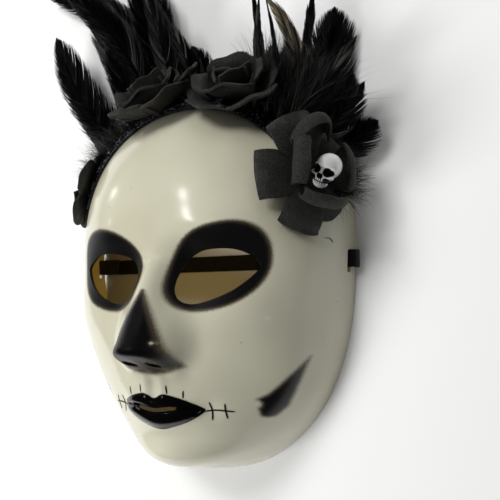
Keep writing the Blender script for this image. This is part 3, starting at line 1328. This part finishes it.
def add_strands(bm, points, across, up, widths, flatness, tones):
    """Many hairs at once: one long grid is laid along them hair after hair, the faces between two
    hairs are taken out, and each is closed to a three-sided taper"""
    count, rings = widths.shape
    points = np.maximum(points, (-np.inf, -np.inf, HAIR_CLEARANCE))
    hairs = bmesh.new()
    tone_layer = hairs.verts.layers.float.new("tone")
    along_layer = hairs.verts.layers.float.new("along")
    bmesh.ops.create_grid(hairs, x_segments=count * rings - 1, y_segments=3, size=1)
    hairs.verts.index_update()
    angles = np.radians([90, 210, 330, 90])
    rows = []
    for angle in angles:
        offset = across * math.cos(angle) + up * (math.sin(angle) * flatness)
        rows.append(points + offset * widths[..., None] / 2)
    places = np.stack(rows).reshape(-1, 3)
    for k, v in enumerate(hairs.verts):
        v.co = places[k]
        v[tone_layer] = tones[k % (count * rings) // rings]
        v[along_layer] = (k % rings) / (rings - 1)
    between = [f for f in hairs.faces if len({v.index % (count * rings) // rings for v in f.verts}) > 1]
    bmesh.ops.delete(hairs, geom=between, context="FACES_ONLY")
    loose = [e for e in hairs.edges if not e.link_faces]
    bmesh.ops.delete(hairs, geom=loose, context="EDGES")
    bmesh.ops.remove_doubles(hairs, verts=hairs.verts, dist=1e-5)
    bmesh.ops.holes_fill(hairs, edges=hairs.edges, sides=3)
    bmesh.ops.recalc_face_normals(hairs, faces=hairs.faces)
    take_in(bm, hairs)


def barb_reaches(plume, width, feet, angle):
    """How long each barb is until it meets the vane's outline, found by halving"""
    short, far = np.zeros(len(feet)), np.full(len(feet), LONGEST_BARB)
    for _ in range(HALVINGS):
        reach = (short + far) / 2
        wide = half_vane(feet + reach * np.cos(angle) / plume.length, width, plume.kind["blunt"])
        inside = wide > reach * np.sin(angle)
        short, far = np.where(inside, reach, short), np.where(inside, far, reach)
    return reach


def summed(steps):
    """Running sums along each row, from zero"""
    return np.concatenate([np.zeros((len(steps), 1)), np.cumsum(steps, axis=1)], axis=1)


def add_vane(bm, plume, number, hand):
    """The barbs on one side of a quill, in locks that lie together and split at their ends"""
    length, kind = plume.length, plume.kind
    width = plume.width * kind["soft"] if hand > 0 else plume.width
    count = int(length * VANE_SHARE / BARB_GAP)
    feet = np.linspace(VANE_FROM, VANE_TO, count)
    locks = np.cumsum(dice.random(count) < LOCK_CHANCE)
    lock_lean = dice.normal(0, 1, locks[-1] + 1)[locks]
    lock_reach = dice.random(locks[-1] + 1)[locks]
    foot_angle, tip_angle = kind["angles"]
    angle = np.radians(foot_angle + (tip_angle - foot_angle) * feet ** 0.8)
    angle = angle * (1 + 0.9 * kind["split"] * lock_lean) + dice.normal(0, ANGLE_SCATTER, count)
    angle = np.clip(angle, *BARB_ANGLES) * (1 - 0.8 * ramp((feet - TIP_FROM) / 0.06))
    reach = barb_reaches(plume, width, feet, angle)
    split = 1.6 * kind["split"] * lock_reach ** 2
    reach = reach * (1.04 - split + dice.normal(0, LENGTH_SCATTER, count))
    reach = np.minimum(reach, (1.03 - feet) * length + SHORTEST_BARB)
    reach = np.clip(reach, SHORTEST_BARB, kind["reach"])
    u = np.linspace(0, 1, BARB_RINGS + 1)
    bend = angle[:, None] * (1.5 - 1.1 * u[None, :])
    mid = (bend[:, 1:] + bend[:, :-1]) / 2
    steps = reach[:, None] / BARB_RINGS
    forward_run = summed(np.cos(mid) * steps)
    side_run = summed(np.sin(mid) * steps)
    centre, forward, side, up = quill_frame(plume, number, feet[:, None] + forward_run / length)
    side = side * hand
    camber = -0.035 * side_run ** 2 / max(width / 14, 1) * 0.5
    unruly = dice.normal(0, 0.25, count) + 0.5 * lock_lean * kind["split"]
    lift = unruly[:, None] * side_run * 0.3
    points = centre + side * side_run[..., None] + up * (camber + lift)[..., None]
    direction = unit(np.gradient(points, axis=1))
    across = unit(np.cross(direction, up))
    taper = np.minimum(1, (1 - u) * 1.6 + 0.02) ** 0.8
    widths = BARB_WIDTH * (0.75 + 0.5 * dice.random(count))[:, None] * taper[None, :]
    tones = kind["tone"] * (1 + 0.4 * lock_lean + dice.normal(0, TONE_SCATTER, count))
    tones = np.clip(tones, 0, 1) if kind["tone"] < 1 else np.clip(tones, 0.4, 1.9)
    add_strands(bm, points, across, np.cross(across, direction), widths, BARB_FLATNESS, tones)


def add_hairs(bm, roots, directions, ups, lengths, width, tones):
    """Soft down: fine hairs that leave their roots in given directions and bend a little"""
    count = len(roots)
    u = np.linspace(0, 1, BARB_RINGS + 1)[None, :, None]
    sideways = unit(np.cross(directions, ups))
    curve = dice.normal(0, 0.3, (count, 1, 1))
    sag = dice.normal(0.05, 0.12, (count, 1, 1))
    reach = lengths[:, None, None]
    points = roots[:, None] + directions[:, None] * (u * reach)
    points = points + sideways[:, None] * (curve * u ** 2 * reach) - ups[:, None] * (sag * u ** 2 * reach)
    widths = width * (1 - u[..., 0]) ** 0.6 * np.ones((count, 1))
    across = np.broadcast_to(sideways[:, None], points.shape)
    over = np.broadcast_to(ups[:, None], points.shape)
    add_strands(bm, points, across, over, widths, DOWN_FLATNESS, tones)


def add_down(bm, plume, number):
    """The fluff round a feather's foot"""
    count = plume.kind["down"]
    centre, forward, side, up = quill_frame(plume, number, 0.02 + 0.2 * dice.random(count))
    spread = dice.normal(0, 0.7, (count, 1))
    lean = dice.normal(0, 0.35, (count, 1))
    directions = unit(forward * np.cos(spread) + side * np.sin(spread) + up * lean)
    lengths = dice.uniform(6, 16, count) * min(plume.length / 60, 1.2)
    add_hairs(bm, centre, directions, up, lengths, DOWN_WIDTH, dice.uniform(0.3, 0.9, count))


def feather(name, plume, number, node):
    """One feather: its quill, a vane on either side and the down at its foot"""
    bm = bmesh.new()
    s = np.linspace(-0.01, 0.99, QUILL_RINGS + 1)
    centre, forward, side, up = quill_frame(plume, number, s)
    widths = (QUILL_WIDTH * (1 - s) ** 0.8 + QUILL_TIP_WIDTH)[None, :]
    quill_line = (centre + up * QUILL_STANDS_PROUD)[None]
    add_strands(bm, quill_line, side[None], up[None], widths, 1.0, np.array([QUILL_TONE]))
    for hand in (-1, 1):
        add_vane(bm, plume, number, hand)
    add_down(bm, plume, number)
    shade_smooth(finished_piece(name, bm, [feather_material], [node]), 180)


# Cockerel feather, dyed black: keratin with a satin gloss that runs along the barbs, bronze brown
# where the dye took thinly. The barbs are drawn 0.4 mm apart, coarser than real, to show.
feather_material, feather_shader = new_material(
    "dyed_black_feather", "#0b0b0c", 0.36, Specular_IOR_Level=0.5,
)
barb_tone = add_node(feather_material, "ShaderNodeAttribute", attribute_name="tone")
barb_half = add_node(
    feather_material, "ShaderNodeMath", {0: barb_tone.outputs["Fac"]}, operation="MULTIPLY",
    inputs={1: 0.5},
)
barb_color = add_node(feather_material, "ShaderNodeValToRGB", {"Fac": barb_half.outputs[0]})
barb_color.color_ramp.elements[0].position = 0.16
barb_color.color_ramp.elements[0].color = linear("#030304")
barb_color.color_ramp.elements[1].position = 0.95
barb_color.color_ramp.elements[1].color = linear("#a2957a")
for position, tone in ((0.3, "#111111"), (0.47, "#4e4d4a"), (0.56, "#1b1813")):
    barb_color.color_ramp.elements.new(position).color = linear(tone)
feather_material.node_tree.links.new(barb_color.outputs["Color"], feather_shader.inputs["Base Color"])

for spray, rows in (("left", LEFT_FEATHERS), ("right", RIGHT_FEATHERS)):
    for number, row in enumerate(rows):
        place = f"{spray}_{number + 1:02d}"
        feather(f"plume_{place}", Plume(*row), number, f"feather_{place}")

# A fringe of black down all along the band hides the feathers' feet. A pale-edged tuft on the left,
# long silky down behind the skull flower and a round marabou tuft on the right stand out of it.
STREAK_DEGREES = 5.5
ROOT_GAP = 0.3


def down_fringe(name, count, degrees, heights, spread, lean, lengths, width):
    """Down hairs rooted along the band that point away from the mask, lighter in streaks"""
    bm = bmesh.new()
    round_face = dice.uniform(*degrees, count)
    standoff = GLUE_GAP + BAND_THICKNESS + ROOT_GAP
    roots, normals = side_points(round_face, dice.uniform(*heights, count), standoff)
    flat = unit(normals * [1, 1, 0])
    sideways = np.cross(flat, [0, 0, 1])
    turned = np.radians(dice.normal(*spread, count))[:, None]
    rise = np.array([0, 0, 1]) * dice.normal(*lean, (count, 1))
    directions = unit(flat * np.cos(turned) + sideways * np.sin(turned) + rise)
    ups = unit(np.cross(np.cross(directions, [0, 0, 1]), directions))
    streaks = (0.5 + 0.5 * np.sin(round_face * 2 * math.pi / STREAK_DEGREES)) ** 3
    tones = np.clip(dice.uniform(0.2, 0.6, count) + 0.5 * streaks, 0, 0.94)
    add_hairs(bm, roots, directions, ups, dice.uniform(*lengths, count), width, tones)
    shade_smooth(finished_piece(name, bm, [feather_material], []), 180)


# Each: name, number of hairs, reach round the face in degrees, heights, spread and its scatter in
# degrees, rise and its scatter, shortest and longest hair, and the hairs' width
down_fringe("down_fringe", 2600, (30, 148), (12, 30), (0, 26), (0.35, 0.3), (7, 20), 0.42)
down_fringe("down_left", 420, (134, 146), (8, 20), (-8, 24), (0.1, 0.2), (14, 30), 0.26)
down_fringe("silky_right", 1300, (42, 63), (10, 30), (-12, 9), (0.34, 0.16), (24, 46), 0.5)
down_fringe("marabou_right", 1100, (19, 26), (14, 24), (6, 34), (0.25, 0.3), (8, 25), 0.3)

# Floor and light
# A plain pale floor under soft light: a pale sky, a window on the mask's right hand, lamps over and
# beyond its forehead and below its chin, sparks for the crisp highlights, and the amber light that
# comes through the shell.
FLOOR_SIDE = 4.0
LAMP_AIM = Vector((0, 0, 0.04))
SKY_STRENGTH = 0.09
floor_bm = bmesh.new()
bmesh.ops.create_grid(floor_bm, x_segments=1, y_segments=1, size=FLOOR_SIDE / 2)
floor_mesh = bpy.data.meshes.new("floor")
floor_bm.to_mesh(floor_mesh)
floor_bm.free()
floor = bpy.data.objects.new("floor", floor_mesh)

# Seamless backdrop paper: white and matte, so that it keeps only soft shadows
floor_material, _ = new_material("pale_floor", "#fbfbfa", 0.9, Specular_IOR_Level=0.1)
floor_mesh.materials.append(floor_material)
bpy.context.scene.collection.objects.link(floor)


def studio_lamp(name, place, size, power, glossy):
    """A square lamp turned to the mask; glossy says whether shiny surfaces mirror it"""
    lamp = bpy.data.objects.new(name, bpy.data.lights.new(name, "AREA"))
    lamp.data.size = size
    lamp.data.energy = power
    lamp.location = place
    lamp.rotation_mode = "QUATERNION"
    lamp.rotation_quaternion = (LAMP_AIM - Vector(place)).to_track_quat("-Z", "Y")
    lamp.visible_glossy = glossy
    bpy.context.scene.collection.objects.link(lamp)


studio_lamp("window_lamp", (-0.7, -0.5, 0.84), 0.5, 8.7, False)
studio_lamp("ceiling_lamp", (-0.25, 0.58, 1.0), 0.45, 7.0, False)
studio_lamp("high_lamp", (0.3, 0.86, 0.5), 0.6, 1.8, False)
studio_lamp("low_lamp", (-0.12, -1.03, 0.33), 0.6, 2.2, False)
studio_lamp("ceiling_spark", (-0.32, 0.45, 0.95), 0.05, 0.45, True)
studio_lamp("temple_spark", (-1.0, 0.42, 0.28), 0.07, 0.22, True)
studio_lamp("cheek_spark", (0.9, -0.42, 0.5), 0.03, 0.05, True)
glow = bpy.data.objects.new("light_through_the_shell", bpy.data.lights.new("shell_glow", "AREA"))
glow.data.size = 0.09
glow.data.energy = 0.0045
glow.data.color = (1.0, 0.68, 0.2)
glow.location = MASK_MIDDLE + Vector((-8, -5, 44)) * MM
glow.visible_camera = False
glow.visible_glossy = False
bpy.context.scene.collection.objects.link(glow)

world = bpy.data.worlds.new("studio")
world.use_nodes = True
sky = world.node_tree.nodes["Background"]
sky.inputs["Color"].default_value = (1, 1, 1, 1)
sky.inputs["Strength"].default_value = SKY_STRENGTH
world.cycles_visibility.glossy = False
bpy.context.scene.world = world
bpy.context.scene.view_settings.view_transform = "Standard"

────────────────

> WRITTEN REQUEST
Give the lines again, exactly as they stand, from the beginning of the data through the line with "take_in(bm, hairs)".

> ANSWER TO THIS EXERCISE
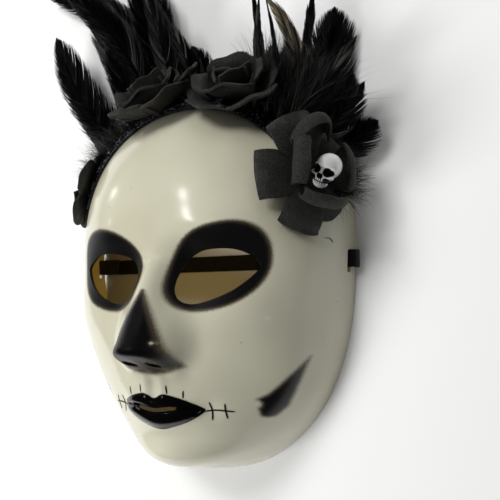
Keep writing the Blender script for this image. This is part 3, starting at line 1328. This part finishes it.
def add_strands(bm, points, across, up, widths, flatness, tones):
    """Many hairs at once: one long grid is laid along them hair after hair, the faces between two
    hairs are taken out, and each is closed to a three-sided taper"""
    count, rings = widths.shape
    points = np.maximum(points, (-np.inf, -np.inf, HAIR_CLEARANCE))
    hairs = bmesh.new()
    tone_layer = hairs.verts.layers.float.new("tone")
    along_layer = hairs.verts.layers.float.new("along")
    bmesh.ops.create_grid(hairs, x_segments=count * rings - 1, y_segments=3, size=1)
    hairs.verts.index_update()
    angles = np.radians([90, 210, 330, 90])
    rows = []
    for angle in angles:
        offset = across * math.cos(angle) + up * (math.sin(angle) * flatness)
        rows.append(points + offset * widths[..., None] / 2)
    places = np.stack(rows).reshape(-1, 3)
    for k, v in enumerate(hairs.verts):
        v.co = places[k]
        v[tone_layer] = tones[k % (count * rings) // rings]
        v[along_layer] = (k % rings) / (rings - 1)
    between = [f for f in hairs.faces if len({v.index % (count * rings) // rings for v in f.verts}) > 1]
    bmesh.ops.delete(hairs, geom=between, context="FACES_ONLY")
    loose = [e for e in hairs.edges if not e.link_faces]
    bmesh.ops.delete(hairs, geom=loose, context="EDGES")
    bmesh.ops.remove_doubles(hairs, verts=hairs.verts, dist=1e-5)
    bmesh.ops.holes_fill(hairs, edges=hairs.edges, sides=3)
    bmesh.ops.recalc_face_normals(hairs, faces=hairs.faces)
    take_in(bm, hairs)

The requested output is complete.